Spectroscopy gets to the point

A sharp metallic tip enables absorption spectroscopy with unprecedented spatial resolution and sensitivity

Figure 1: Creating a plasmon (white glow) by bringing the tip of a scanning tunneling microscope (blue spheres, top) close to a molecule (gray-and-white, cross-like structure) on a surface enables high-resolution spectroscopy.

© 2017 RIKEN Surface and Interface Science Laboratory

A technique so sensitive that it can detect the quantum transfer of energy between a single molecule and a silver nanostructure has been developed by RIKEN researchers1. It enables the electronic properties of molecules to be probed at a much higher spatial resolution and sensitivity than conventional methods.

Absorption spectroscopy is a vital tool for detecting and investigating molecules. An individual molecule absorbs light at frequencies determined by its quantum properties. An absorption spectrum of a molecule can thus be used as a fingerprint to identify the molecule’s presence in samples. It also reveals information about the structure of the molecule.

But since absorption spectroscopy generally uses an external light source to excite molecules, its spatial resolution is limited by the inability to focus light to a spot smaller than roughly half its wavelength, which is a few hundred nanometers for visible light.

Now, Hiroshi Imada and his colleagues from the RIKEN Surface and Interface Science Laboratory have developed a technique that overcomes this limitation by using plasmons, hybrid particles that are part light and part electron. Since plasmons can be as small as 1 nanometer, they make much finer probes than light beams.

“Our method surpasses conventional absorption spectroscopies using optical probes by two orders of magnitude in spatial resolution and about five orders in sensitivity,” says Imada.

Hiroshi Imada, RIKEN Surface and Interface Science Laboratory

© 2017 RIKEN

Imada and the team created a plasmon by passing an electric current through the sharp silver tip of their scanning tunneling microscope in the vicinity of a silver surface covered with sodium chloride (Fig. 1). The plasmon then excited a nearby molecule, and the coupled plasmon–molecule system emitted light across a broad range of wavelengths. This emission spectrum depended sensitively on the electronic properties of the molecule. Furthermore, it could be tuned by altering the distance between the plasmon and the molecule.

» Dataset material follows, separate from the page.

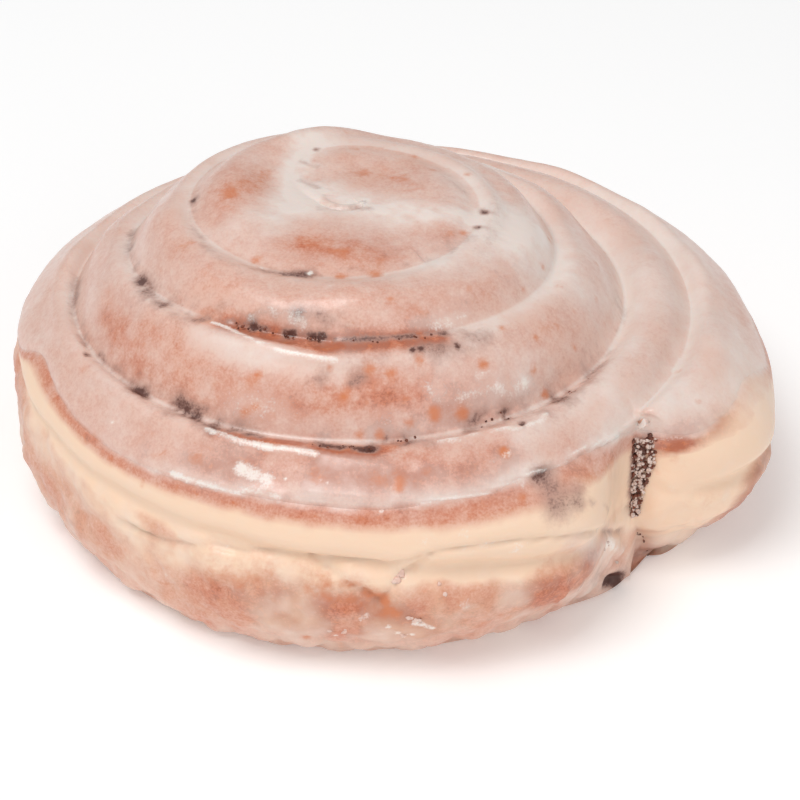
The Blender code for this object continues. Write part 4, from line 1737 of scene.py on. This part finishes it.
@dataclass
class Glaze:
    """The sugar glaze: a thin shell over the top and the shoulder that fills the grooves."""

    form: RollForm
    columns: int = 720
    top_rows: int = 20
    side_rows: int = 15
    thin_columns: int = 180
    thin_rows: int = 5
    thin_side_rows: int = 3
    lowest_level: float = 0.66
    thickness: float = 0.35
    hidden_depth: float = 0.7
    hidden_slope: float = 2.2
    rim_width: float = 1.6
    lobe_rim_width: float = 4.0
    lobe_spread: float = 30.0
    below_line: float = 0.9
    fillet: float = 1.3
    pool_width: float = 4.0
    soft_width: float = 1.6
    soft_rounds: int = 24
    outer: CoilSkin = field(init=False)
    normals: Array = field(init=False)
    surface: Array = field(init=False)

    def skin(self, columns: int, rows: int, side_rows: int) -> CoilSkin:
        """A grid over the top and down past the rim.

        Args:
            columns: columns in each turn.
            rows: rows across a coil.
            side_rows: rows down the side.

        Returns:
            The grid.
        """
        even = np.arange(rows) / rows
        shares = 0.45 * even + 0.55 * (1.0 - np.cos(np.pi * even)) / 2.0
        levels = np.linspace(1.0, self.lowest_level, side_rows + 1)
        skin = CoilSkin(self.form, columns, shares, levels, None)
        skin.ease_shoulder()
        return skin

    def __post_init__(self) -> None:
        """Makes the outer grid, and the plain surface with pooled grooves that the marks lie on."""
        self.outer = self.skin(self.columns, self.top_rows, self.side_rows)
        self.normals = self.outer.normals(self.outer.points)
        thick = self.thickness * (self.outer.level >= 1.0)
        points = self.outer.points + self.normals * thick[:, None]
        self.surface = self.pooled(points, np.zeros(len(points)))

    def build(self, paint: Paint) -> bpy.types.Object:
        """Makes the closed shell: a fine outer side and a coarse hidden inner side, joined at the rim.

        Args:
            paint: the layers of colour and relief.

        Returns:
            The piece.
        """
        outer = self.outer
        layers = paint.layers(self.surface, outer.turn, outer.level)
        points = self.outer_points(layers, paint)
        inner = self.skin(self.thin_columns, self.thin_rows, self.thin_side_rows)
        depth = self.hidden_depth + self.hidden_slope * (1.0 - inner.level) / (1.0 - self.lowest_level)
        hidden = inner.points - inner.normals(inner.points) * depth[:, None]
        count = len(points)
        quads = np.vstack([outer.quads, inner.quads[:, ::-1] + count])
        rim = self.rim_faces(outer, inner, count)
        triangles = np.vstack([outer.triangles, inner.triangles[:, ::-1] + count, rim])
        piece = make_mesh("glaze", np.vstack([points, hidden]), quads, triangles)
        bare = np.zeros(len(hidden))
        store(piece, {tint: np.concatenate([values, bare]) for tint, values in layers.items()})
        piece.data.materials.append(CrustFinish("sugar_glaze").material())
        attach(piece, BODY)
        LOG.info("glaze: %d points, %d faces", len(points) + len(hidden), len(quads) + len(triangles))
        return piece

    def outer_points(self, layers: dict[Tint, Array], paint: Paint) -> Array:
        """The glaze's outside: dough + (thickness + relief) along the normal, diving in past its edge.

        Args:
            layers: the layers at the outer grid.
            paint: the paint, for the height of the edge.

        Returns:
            The outer grid's points.
        """
        skin = self.outer
        where = seam_place(self.form.seam, skin.points)
        above = skin.points[:, 2] - paint.rim.height(paint.finder, self.form, skin.turn)
        lobe = bump(where.plan - self.form.lobe_angle, self.lobe_spread)
        soft = self.rim_width + self.lobe_rim_width * lobe
        cover = smoothstep((above + 0.6) / soft)
        dive = 0.25 + 0.5 * np.clip(-above, 0.0, 3.0)
        milky = 0.6 + 0.8 * np.clip(layers[Tint.MILK_AND_LIGHT], 0.0, 1.0)
        thick = self.thickness * milky * cover - dive * (1.0 - cover)
        points = skin.points + self.normals * (thick + layers[Tint.HEIGHT])[:, None]
        return self.pooled(points, layers[Tint.HEIGHT])

    def pooled(self, points: Array, relief: Array) -> Array:
        """Points levelled up where the glaze pools in a groove, and then smoothed.

        Args:
            points: the outer grid's points.
            relief: their relief in millimetres, so that what is cut in stays sharp.

        Returns:
            The pooled points.
        """
        where = seam_place(self.form.seam, self.outer.points)
        nearest = np.minimum(where.from_inner, where.to_outer)
        to_seam = np.where(where.from_inner < where.to_outer, -where.from_inner, where.to_outer)
        seam_radius = where.radius + to_seam
        line = self.form.dome(self.form.seam.turn_of_plus_x - where.plan, seam_radius) - self.below_line
        level_up = soft_max(points[:, 2], line, self.fillet) - 0.1
        on_top = self.outer.level >= 1.0
        share = smoothstep((self.pool_width - nearest) / 2.0) * on_top * (where.turn > self.form.seam.start)
        raised = points[:, 2] + (level_up - points[:, 2]) * share
        points = np.column_stack([points[:, :2], raised])
        soft = bell(nearest, self.soft_width) * on_top * np.clip(1.0 + relief, 0.0, 1.0)
        return self.outer.smoothed(points, soft, self.soft_rounds)

    def rim_faces(self, outer: CoilSkin, inner: CoilSkin, count: int) -> Array:
        """Faces between the fine rim and the coarse rim, and across the tail.

        Args:
            outer: the fine grid.
            inner: the coarse grid.
            count: number of the fine grid's points, which come first.

        Returns:
            The faces, three-sided.
        """
        ratio = self.columns // self.thin_columns
        fine, coarse = outer.rim, inner.rim + count
        near = np.repeat(coarse[:-1], ratio)
        fans = np.stack([fine[:-1], fine[1:], near], axis=-1)
        steps = np.stack([fine[ratio::ratio], coarse[1:], coarse[:-1]], axis=-1)
        tail = np.array([[fine[-1], fine[0], coarse[-1]], [fine[0], coarse[0], coarse[-1]]])
        return np.vstack([fans, steps, tail])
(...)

The scientists analyzed the emitted light and identified a dip at one particular wavelength. The quantum-based theory they developed indicated that these dips were caused by energy transfer between the localized plasmon and the molecule: energy flowing in one direction quantum mechanically interferes with energy flowing the other way. “This indicates that our method can even reveal the quantum mechanical nature of molecules, which is imperceptible with conventional methods,” notes Imada.

The team has ambitious plans for the future. “We hope to develop this technique to realize time-resolved, single-molecule absorption spectroscopy, which has never been achieved before,” says Imada.


  1. Imada, H., Miwa, K., Imai-Imada, M., Kawahara, S., Kimura, K. & Kim, Y. Single-molecule investigation of energy dynamics in a coupled plasmon-exciton system. Physical Review Letters 119, 013901 (2017) doi: 10.1103/PhysRevLett.119.013901 (Link)